I eventually left that part-time firm position and was hired by the California Bankruptcy Forum to manage the statewide organization. It is hard to believe that the upcoming 2008 California Bankruptcy Forum conference will be the eighteenth I have managed, and that I have proofed so many years of California Bankruptcy Journals.
In working with bankruptcy lawyers and trustees I met many of the founders of the California Receivers Forum. When the group decided to start a formal organization, I was honored when asked to be its administrator. The California Receivers Forum ten year anniversary is on the horizon.
JBS & Associates has grown in staffing and services. We now also produce conferences, trade shows and special events for clients such as the Specialty Coffee Association of America, the Recreation Vehicle Industry Association, the Boys & Girls Clubs of America national golf tournaments, the HMO Research Network and advertising for Yamaha Motorcycle dealer groups.
It has been a remarkable journey, building a business and being of service to my clients. It is humbling to think of how many people in the bankruptcy and receivership communities have become friends and have mentored me.

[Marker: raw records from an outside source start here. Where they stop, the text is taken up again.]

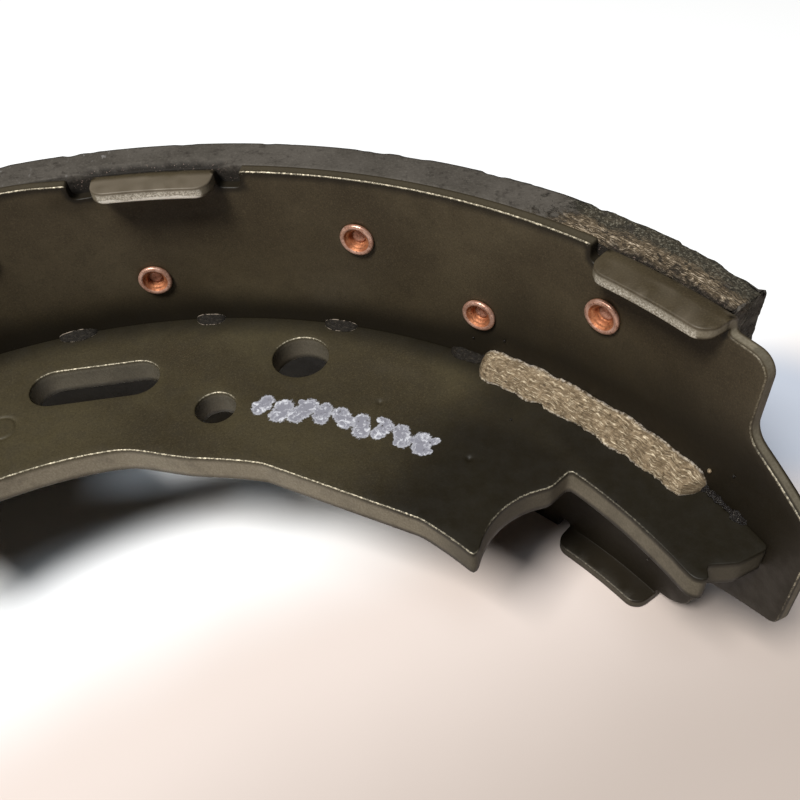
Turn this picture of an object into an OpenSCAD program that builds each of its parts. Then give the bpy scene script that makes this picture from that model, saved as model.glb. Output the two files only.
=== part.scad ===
// Riveted drum brake shoe for a light truck, lying on its side.
// The drum's axis is parallel to Z. The origin is the middle of the footprint, on the ground.
// Angles are measured about the drum's axis from the crown of the shoe, clockwise from above.

/* [Shoe] */
// Radius of the drum face that the lining bears on
lining_r = 160; // [158:1:165]
// Thickness of the friction lining
lining_t = 10; // [9:0.5:12]
// Thickness of the curved steel table
table_t = 3; // [2.5:0.5:4]
// Width of the shoe across the lining
shoe_w = 100; // [96:1:120]

/* [Arc lengths] */
// Half angle of the friction lining
lining_deg = 54.5; // [54:0.5:56]
// Half angle of the table where it has its full width
table_deg = 59; // [58.5:0.5:60.5]
// Half angle at the tips of the table's tongues
tongue_deg = 67.5; // [66:0.5:69]
// Half angle of the web plate
web_deg = 64.2; // [63.4:0.2:66]

/* [Table] */
// Width of a tongue where it leaves the table
tongue_root_w = 50.5; // [44:0.5:60]
// Width of a tongue at its tip
tongue_tip_w = 31; // [24:1:40]
// Radius of the rounded upper corners at the table's ends
table_corner_r = 4.5; // [2:0.5:6]
// Radius of the rounded lower corners at the table's ends
lower_corner_r = 10; // [2:0.5:10]
// Radius of the rounded corners of a tongue
tongue_corner_r = 4; // [2:0.5:5]
// Radius of the rounded inner corners of a tab
tab_corner_r = 4; // [1:0.5:5]
// Length of the middle tabs along the rim
middle_tab_len = 30.5; // [26:0.5:34]
// Length of the outer tabs along the rim
outer_tab_len = 30.5; // [28:0.5:33]
// Angle from the crown to the outer tabs
tab_spacing_deg = 49.2; // [47:0.2:49.2]
// Distance that a tab reaches in from the table
tab_reach = 7; // [6:0.5:10]
// Width of the slope on the outside of a tab's fold
fold_w = 2.5; // [1:0.25:3]
// Width of the relief notches beside a middle tab
middle_relief_w = 6; // [3:0.5:7]
// Width of the relief notches beside an outer tab
outer_relief_w = 3.5; // [2:0.5:5]
// Depth of the relief notches, and of the table's trimmed edge beyond each outer tab
relief_depth = 4.5; // [4:0.5:7]

/* [Web] */
// Thickness of the web plate
web_t = 7.5; // [6:0.5:9]
// Radius of the inner edge on the narrow half of the web
narrow_edge_r = 101; // [99:0.5:103]
// Radius of the inner edge on the deep half of the web
deep_edge_r = 96.5; // [95:0.5:98]
// Diameter of the large hole
large_hole_d = 15; // [12:0.5:16]
// Diameter of the small hole
small_hole_d = 10.5; // [8:0.5:12]
// Overall length of the slot
slot_len = 34; // [28:0.5:38]
// Width of the slot
slot_w = 12.5; // [9:0.5:13]
// Radius of the round pocket beside each hook
pocket_r = 20.3; // [18:0.1:21]
// Radius of the bearing edge beyond the pocket
bearing_edge_r = 128.5; // [126:0.5:130]
// Depth of the step in each end of the web
end_step = 3.3; // [1:0.1:5]

/* [Rivets] */
// Diameter of a rivet's shank
shank_d = 6; // [5:0.5:7]
// Diameter of a rivet's head in the lining
head_d = 10; // [8:0.5:12]
// Diameter of the rolled end on the table
rolled_d = 8.8; // [8:0.1:10]
// Diameter of the hollow in the rolled end
hollow_d = 4.2; // [3:0.1:4.4]
// Distance of the inner rivet rows from the middle of the shoe
inner_row = 18.5; // [17:0.5:24]
// Distance of the outer rivet rows from the middle of the shoe
outer_row = 33.3; // [30:0.1:36]
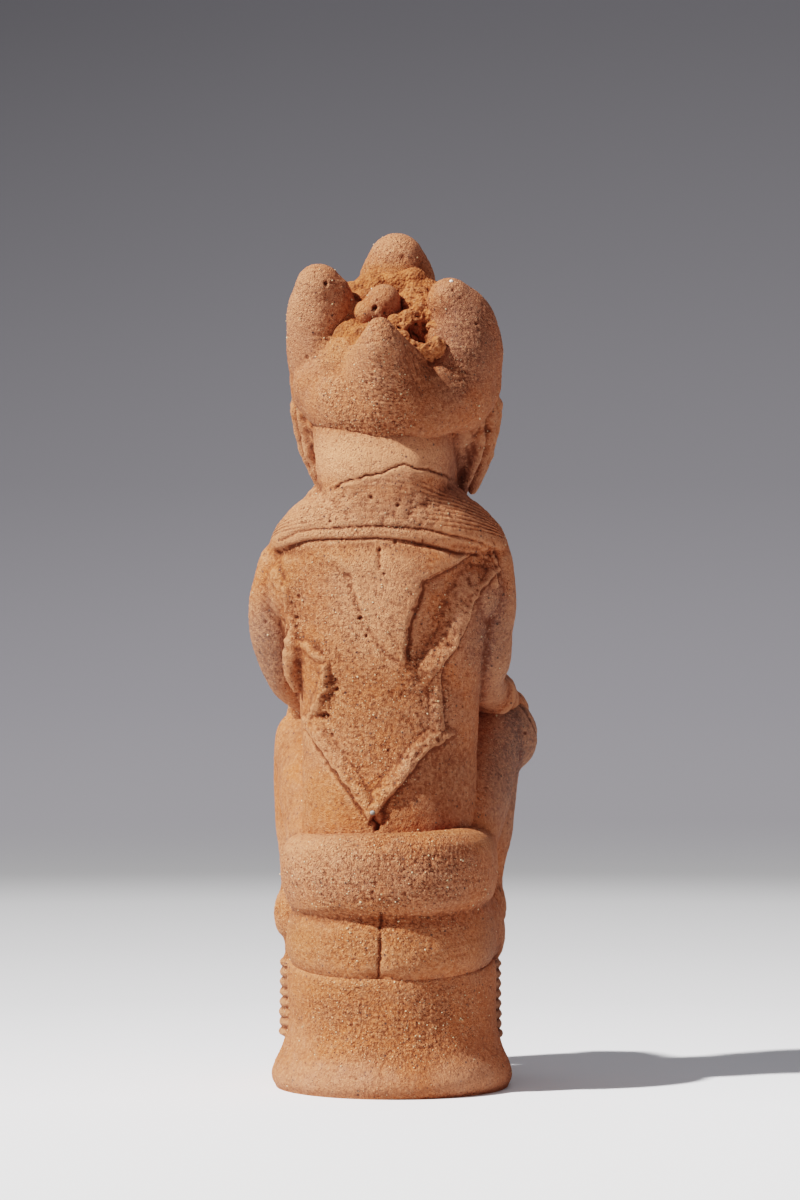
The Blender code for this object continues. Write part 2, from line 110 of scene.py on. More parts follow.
def limb(clay, stations, steps=6):
    # a smooth tube through stations, each a point and a radius
    points = [Vector(point) for point, radius in stations]
    radii = [radius for point, radius in stations]
    path = []
    for index in range(len(points) - 1):
        before = points[max(index - 1, 0)]
        start, end = points[index], points[index + 1]
        after = points[min(index + 2, len(points) - 1)]
        for step in range(steps):
            t = step / steps
            squared = (2 * before - 5 * start + 4 * end - after) * t * t
            cubed = (3 * start - before - 3 * end + after) * t * t * t
            bend = 0.5 * ((2 * start) + (end - before) * t + squared + cubed)
            ease = t * t * (3 - 2 * t)
            path.append((bend, radii[index] * (1 - ease) + radii[index + 1] * ease))
    path.append((points[-1], radii[-1]))
    for (start, startRadius), (end, endRadius) in zip(path, path[1:]):
        knuckle(clay, start, end, startRadius, endRadius)
    for point, radius in path:
        ball(clay, point, (radius, radius, radius), across=20)


def limbIn(clay, place, stations, steps=6):
    # the same, with its points in the frame that place reads
    limb(clay, [(place(*point), radius) for point, radius in stations], steps)


def loft(clay, sections, around=64, lean=0.0):
    # a closed body through rounded sections: centre, half width, half depth, squareness, tilt
    rings = []
    pivot = Vector(sections[len(sections) // 2][0])
    leaning = Matrix.Rotation(lean, 3, "Y")
    for centre, halfWidth, halfDepth, squareness, tilt in sections:
        turn = Matrix.Rotation(tilt, 3, "X")
        ring = []
        for step in range(around):
            angle = 2 * math.pi * step / around
            cosine, sine = math.cos(angle), math.sin(angle)
            x = halfWidth * mm * math.copysign(abs(cosine) ** (2 / squareness), cosine)
            y = halfDepth * mm * math.copysign(abs(sine) ** (2 / squareness), sine)
            place = Vector(centre) + turn @ Vector((x, y, 0.0))
            ring.append(clay.verts.new(pivot + leaning @ (place - pivot)))
        rings.append(ring)
    for lower, upper in zip(rings, rings[1:]):
        for step in range(around):
            after = (step + 1) % around
            clay.faces.new((lower[step], lower[after], upper[after], upper[step]))
    clay.faces.new(list(reversed(rings[0])))
    clay.faces.new(rings[-1])


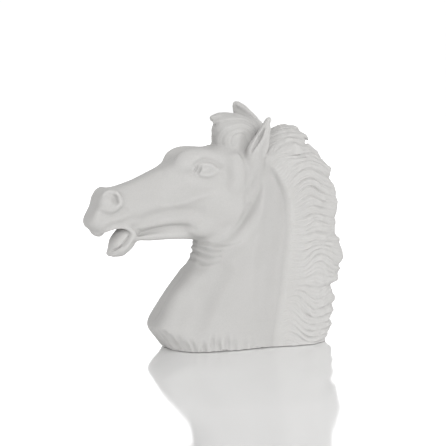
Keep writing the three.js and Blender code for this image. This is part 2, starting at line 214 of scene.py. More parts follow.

With this article, my habit of spending Tuesday afternoons out of the office is finally explained – I am diving at the Aquarium of the Pacific, hand feeding fish and rays, moving sharks, and washing exhibit windows on the wet side, always hoping to ignite in the visitors, young and old, a sense of wonder in the marine environment and its many varied creatures, because people protect and cherish what they know and love.
Jeanne Sleeper is the founder and director of JBS & Associates, a Laguna Beach firm that produces conferences and trade shows nationwide for a variety of clients as well as providing administrative services to the CRF and many other trade organizations.